Op klagers verlofaanvraag zijn de volgende adviezen uitgebracht.
De directeur van de locatie Esserheem te Veenhuizen heeft negatief geadviseerd ten aanzien van de verlofaanvraag . Klager is in september 2014 aangehouden tijdens zijn weekendverlof wegens een handelshoeveelheid softdrugs. Klager is vanuit de zeer
beperkt beveiligde inrichting (z.b.b.i.) Fleddervoort overgeplaatst naar de locatie Esserheem. Klager is voor dit feit veroordeeld tot een straf van veertien dagen. De inrichting heeft geen vertrouwen in een goed verloop van het verlof nu klager is
gerecidiveerd tijdens detentie. Voorts heeft de inrichting naar voren gebracht dat zij te zijner tijd bij een v.i-verzoek voor uitstel zal vragen in verband met het feit dat klager tijdens zijn detentie een strafbaar feit heeft gepleegd.

Het openbaar ministerie (OM) en de politie hebben geen bezwaar tegen het verlenen van verlof.
De reclassering heeft een rapport uitgebracht over een penitentiair programma (p.p.) voor klager. De invulling bestaat uit het werken bij een pizzeria en klager kan een kamer huren boven de pizzeria.

3. De beoordeling
Klager ondergaat een gevangenisstraf van 3100 dagen met aftrek, wegens overtreding van artikel 10 van de Opiumwet. De wettelijk vroegst mogelijke v.i.-datum valt op of omstreeks 18 december 2015.

Het beroep richt zich tegen de afwijzing van klagers eerste verlofaanvraag. Hij kan nog vijf verlofaanvragen indienen. Uit telefonische inlichtingen van 4 mei 2015 van de secretaris van de beroepscommissie bij de selectiefunctionaris is gebleken dat
klagers tweede verlofaanvraag op 29 april 2015 is afgewezen.

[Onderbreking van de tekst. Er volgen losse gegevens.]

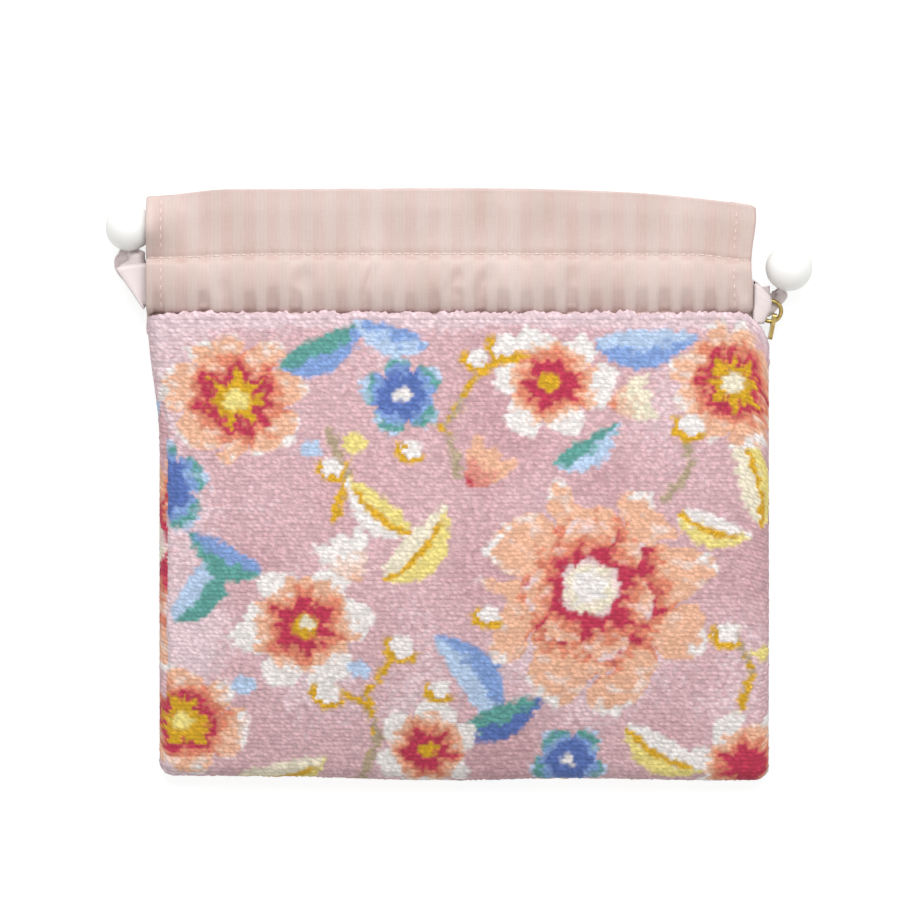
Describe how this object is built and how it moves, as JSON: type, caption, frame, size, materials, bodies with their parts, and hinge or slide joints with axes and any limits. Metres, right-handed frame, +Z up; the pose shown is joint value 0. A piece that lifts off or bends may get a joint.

Uit de stukken blijkt dat klager tijdens een regimair verlof van zijn huidige detentie een nieuw strafbaar feit heeft gepleegd. Klager is op 3 september 2014 vanuit de z.b.b.i. Fleddervoort in de locatie Esserheem geplaatst. Op 13 februari 2015 is
klager voor dit feit veroordeeld tot tweemaal zeven dagen principale hechtenis wegens overtreding van de Opiumwet. De beroepscommissie is van oordeel dat voornoemde omstandigheid een contra-indicatie vormt voor verlofverlening en dat deze, ondanks het
positieve advies van de politie en het OM, een afwijzing van klagers verlofaanvraag kunnen rechtvaardigen gelet op het feit dat klager is gerecidiveerd tijdens zijn huidige detentie.
Derhalve kan de beslissing van de Staatssecretaris, bij afweging van alle in aanmerking komende belangen en gelet op de weigeringsgronden zoals bedoeld in artikel 4 onder b en d van de Regeling, niet als onredelijk of onbillijk worden aangemerkt.

4. De uitspraak
De beroepscommissie verklaart het beroep ongegrond.

Aldus gegeven door de beroepscommissie voornoemd, bestaande uit U. van de Pol, voorzitter, mr. dr. M.M. Boone en mr. R.S.T. van Rossem-Broos, leden, in tegenwoordigheid van mr. S.A.H. de Bruin, secretaris, op 6 mei 2015.